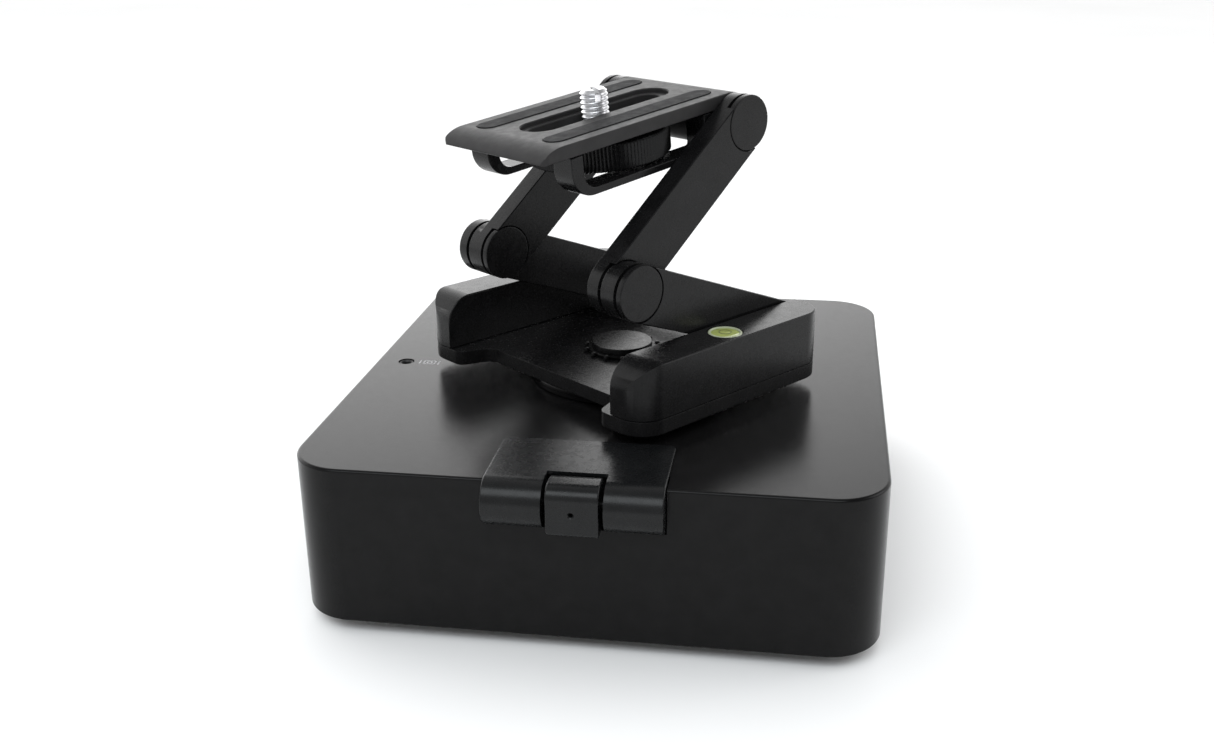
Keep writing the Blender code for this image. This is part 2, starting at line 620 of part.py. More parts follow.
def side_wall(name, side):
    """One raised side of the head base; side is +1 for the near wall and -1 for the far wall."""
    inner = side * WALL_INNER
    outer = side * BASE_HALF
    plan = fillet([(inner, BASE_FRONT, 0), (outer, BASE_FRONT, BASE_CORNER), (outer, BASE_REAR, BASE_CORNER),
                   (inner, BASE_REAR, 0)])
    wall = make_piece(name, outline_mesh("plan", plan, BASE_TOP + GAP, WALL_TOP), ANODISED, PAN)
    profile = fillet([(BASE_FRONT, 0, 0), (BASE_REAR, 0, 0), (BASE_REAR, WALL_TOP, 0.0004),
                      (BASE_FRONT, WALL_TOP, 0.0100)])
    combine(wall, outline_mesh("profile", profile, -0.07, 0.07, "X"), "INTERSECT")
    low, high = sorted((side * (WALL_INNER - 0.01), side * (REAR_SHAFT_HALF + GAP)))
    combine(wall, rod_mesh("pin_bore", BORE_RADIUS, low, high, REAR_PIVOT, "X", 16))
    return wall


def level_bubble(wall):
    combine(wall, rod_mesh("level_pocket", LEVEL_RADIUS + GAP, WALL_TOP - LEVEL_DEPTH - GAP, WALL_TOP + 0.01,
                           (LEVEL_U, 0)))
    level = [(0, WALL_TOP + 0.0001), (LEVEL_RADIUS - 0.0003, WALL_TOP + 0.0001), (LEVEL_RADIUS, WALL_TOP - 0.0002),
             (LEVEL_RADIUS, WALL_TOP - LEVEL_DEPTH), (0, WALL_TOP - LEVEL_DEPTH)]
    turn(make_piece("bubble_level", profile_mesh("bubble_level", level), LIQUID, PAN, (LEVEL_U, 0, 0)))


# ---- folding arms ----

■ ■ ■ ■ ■

▶ [Exercise prompt] Write out the data again, exactly and in full.

▶ [The completed task]
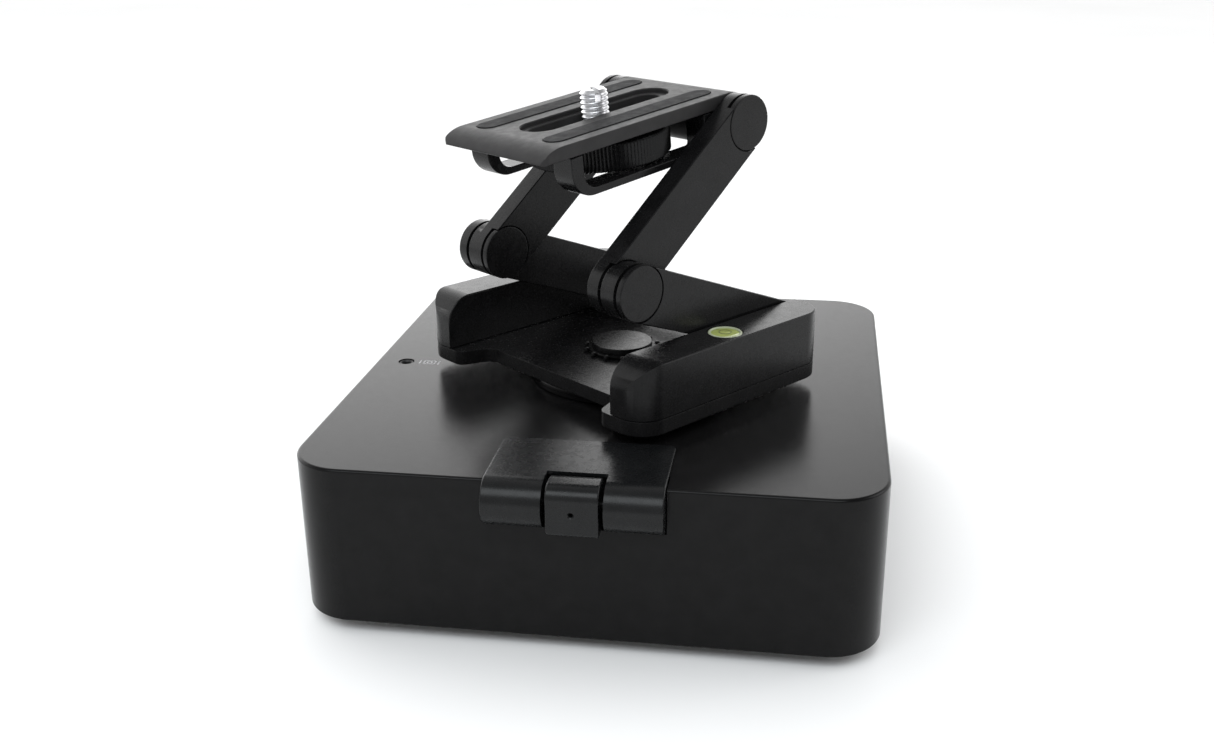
Keep writing the Blender code for this image. This is part 2, starting at line 620 of part.py. More parts follow.
def side_wall(name, side):
    """One raised side of the head base; side is +1 for the near wall and -1 for the far wall."""
    inner = side * WALL_INNER
    outer = side * BASE_HALF
    plan = fillet([(inner, BASE_FRONT, 0), (outer, BASE_FRONT, BASE_CORNER), (outer, BASE_REAR, BASE_CORNER),
                   (inner, BASE_REAR, 0)])
    wall = make_piece(name, outline_mesh("plan", plan, BASE_TOP + GAP, WALL_TOP), ANODISED, PAN)
    profile = fillet([(BASE_FRONT, 0, 0), (BASE_REAR, 0, 0), (BASE_REAR, WALL_TOP, 0.0004),
                      (BASE_FRONT, WALL_TOP, 0.0100)])
    combine(wall, outline_mesh("profile", profile, -0.07, 0.07, "X"), "INTERSECT")
    low, high = sorted((side * (WALL_INNER - 0.01), side * (REAR_SHAFT_HALF + GAP)))
    combine(wall, rod_mesh("pin_bore", BORE_RADIUS, low, high, REAR_PIVOT, "X", 16))
    return wall


def level_bubble(wall):
    combine(wall, rod_mesh("level_pocket", LEVEL_RADIUS + GAP, WALL_TOP - LEVEL_DEPTH - GAP, WALL_TOP + 0.01,
                           (LEVEL_U, 0)))
    level = [(0, WALL_TOP + 0.0001), (LEVEL_RADIUS - 0.0003, WALL_TOP + 0.0001), (LEVEL_RADIUS, WALL_TOP - 0.0002),
             (LEVEL_RADIUS, WALL_TOP - LEVEL_DEPTH), (0, WALL_TOP - LEVEL_DEPTH)]
    turn(make_piece("bubble_level", profile_mesh("bubble_level", level), LIQUID, PAN, (LEVEL_U, 0, 0)))


# ---- folding arms ----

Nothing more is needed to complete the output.